Mr. Hegseth, as defense secretary, has sought to cultivate an image as a manosphere-friendly leader. He regularly exercises with troops. He has overseen a ban on transgender service members and has questioned whether women are a detriment to ground combat units. The defense secretary has repeatedly blocked the promotions of women to general and admiral rank, even after they were selected by boards made up of senior officers.
He has also embraced the manosphere’s vaccine skepticism. Earlier this year, he ordered an end to mandatory annual flu vaccines, calling the policy an “absurd, overreaching” mandate. Two months later, after a flu outbreak at Air Force basic training that sickened hundreds and killed one trainee, the military reversed course and began requiring flu vaccines for all troops and trainees at initial entry units.
Mr. Hegseth’s order could have implications for the order that he and President Trump issued last year banning transgender troops from serving in the military. The ban, which is being challenged in federal courts, is partially rooted in the Pentagon’s insistence that transgender troops might not be able to access hormone therapy in a war zone.
“The Armed Forces must adhere to high mental and physical health standards to ensure our military can deploy, fight, and win, including in austere conditions and without the benefit of routine medical treatment or special provisions,” the Trump administration’s January 2025 ban states.
The Pentagon has not said why providing hormone therapy would be a problem for transgender troops, but not the rest of the force, though the executive order instituting the ban said that “radical gender ideology” was harmful to troop cohesion.
“Mr. Hegseth’s recommendation that male service members take testosterone makes crystal clear that the policy banning transgender troops for taking the same medication is pure bias,” said Shannon Minter, the legal director for the National Center for LGBTQ Rights. “This is a blatant double standard and underscores the irrationality of the ban.”
Mr.

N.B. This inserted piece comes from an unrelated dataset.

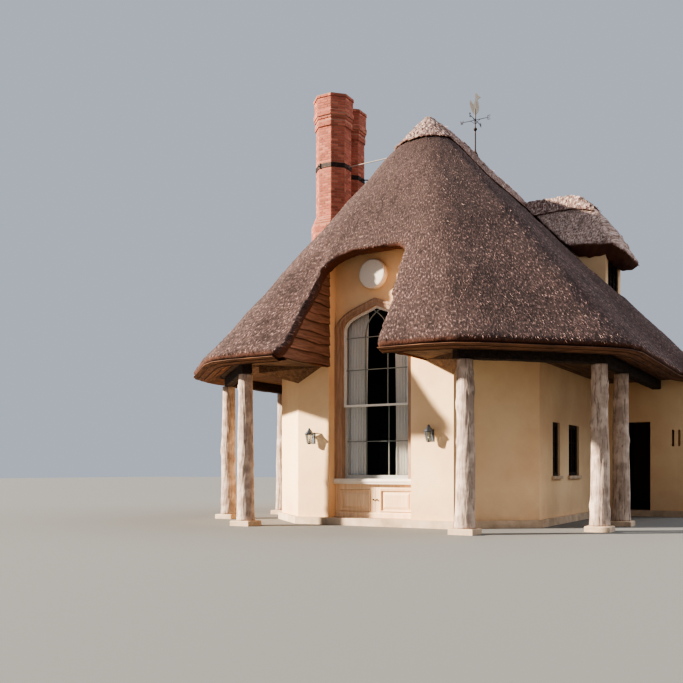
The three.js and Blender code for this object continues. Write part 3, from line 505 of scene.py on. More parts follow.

Hegseth’s move is in line with a recent push by Mr. Kennedy to expand access to T.R.T. among American men. Studies in several countries have shown that testosterone levels, which decrease slowly with age, are lower among younger generations of men than historical averages.
While many researchers have argued that the trend is being driven by rising obesity and increasingly sedentary lifestyles, Mr. Kennedy has called declining testosterone an “existential” threat to humanity.